А сам Арнштам еще в Петрограде помимо иллюстраторской работы в Госиздате (издания Ромена Роллана, Пушкина, Гоголя, Герцена, Зиновьева, Ленина и др.) занимался монументальной пропагандой в связи с первой годовщиной Октября. Декорировал Балтийский судостроительный завод портиком, Триумфальной аркой с гигантскими дымящими трубами.
Книга многослойна именно контекстуальными планами. Она практически не содержит подтекстов, но свободно разворачивается в историко-культурной горизонтали.
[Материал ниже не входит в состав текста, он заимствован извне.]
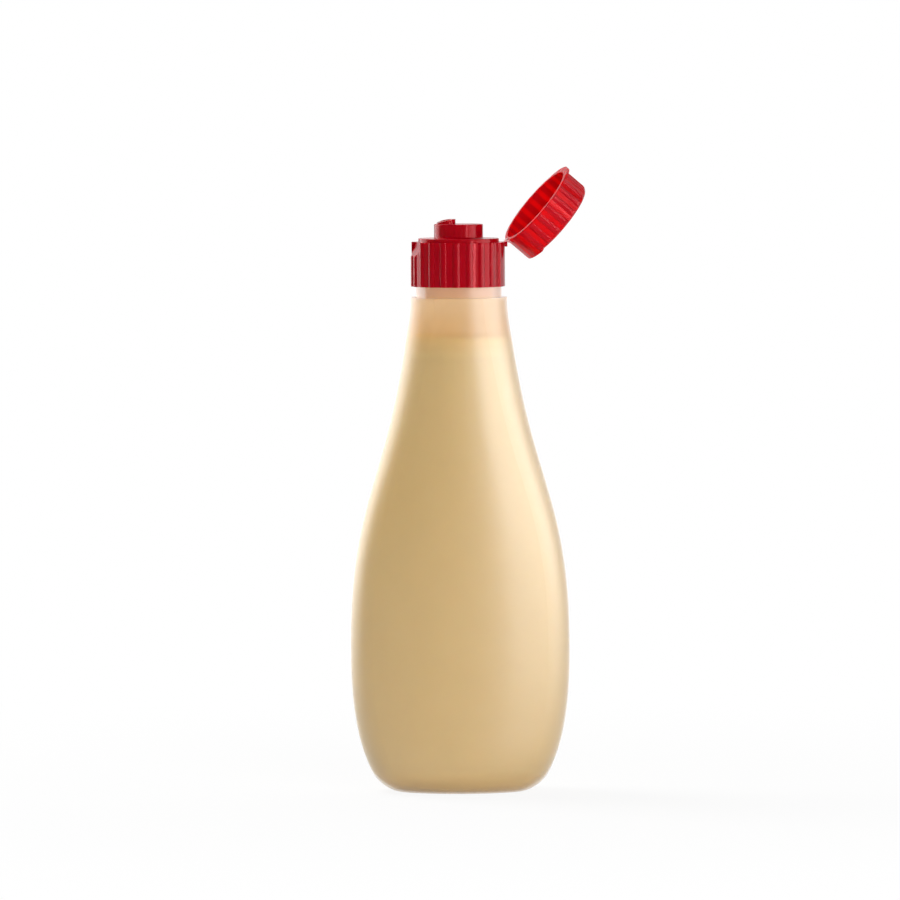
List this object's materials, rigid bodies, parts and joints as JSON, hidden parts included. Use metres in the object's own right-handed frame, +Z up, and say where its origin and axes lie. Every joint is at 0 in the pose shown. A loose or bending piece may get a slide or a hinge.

Это хорошо почувствовали в Санкт-Петербургском издательстве имени Н.И. Новикова, которое любит наращивать ресурсные возможности текстов — предваряя их, комментируя, иллюстрируя, снабжая примечаниями и указателями, имеющими самостоятельную научную ценность. Тексты преподносятся этим издательством как открытие. Так было с серией “Австрийская библиотека” (идущей с 2001 года и включившей целый ряд новых для России трудов), так и теперь: иллюстрации, великолепный перевод М.Ю. Германа и его же послесловие, строгий научный комментарий и общая редакция О.А. Коростелева превратили чтение книги в акт сотворчества. Первые иллюстрации — портреты героев книги в мундирах и шляпах, сделанные в эпоху магниевых техник. Степенный академический стиль русских императорских времен по ходу смены исторических декораций уступает место репортажу и документалистике. Новые фотографии сделаны уже не в мастерских, а, так сказать, на историческом пленэре нового века. Все это называется — высокая издательская культура.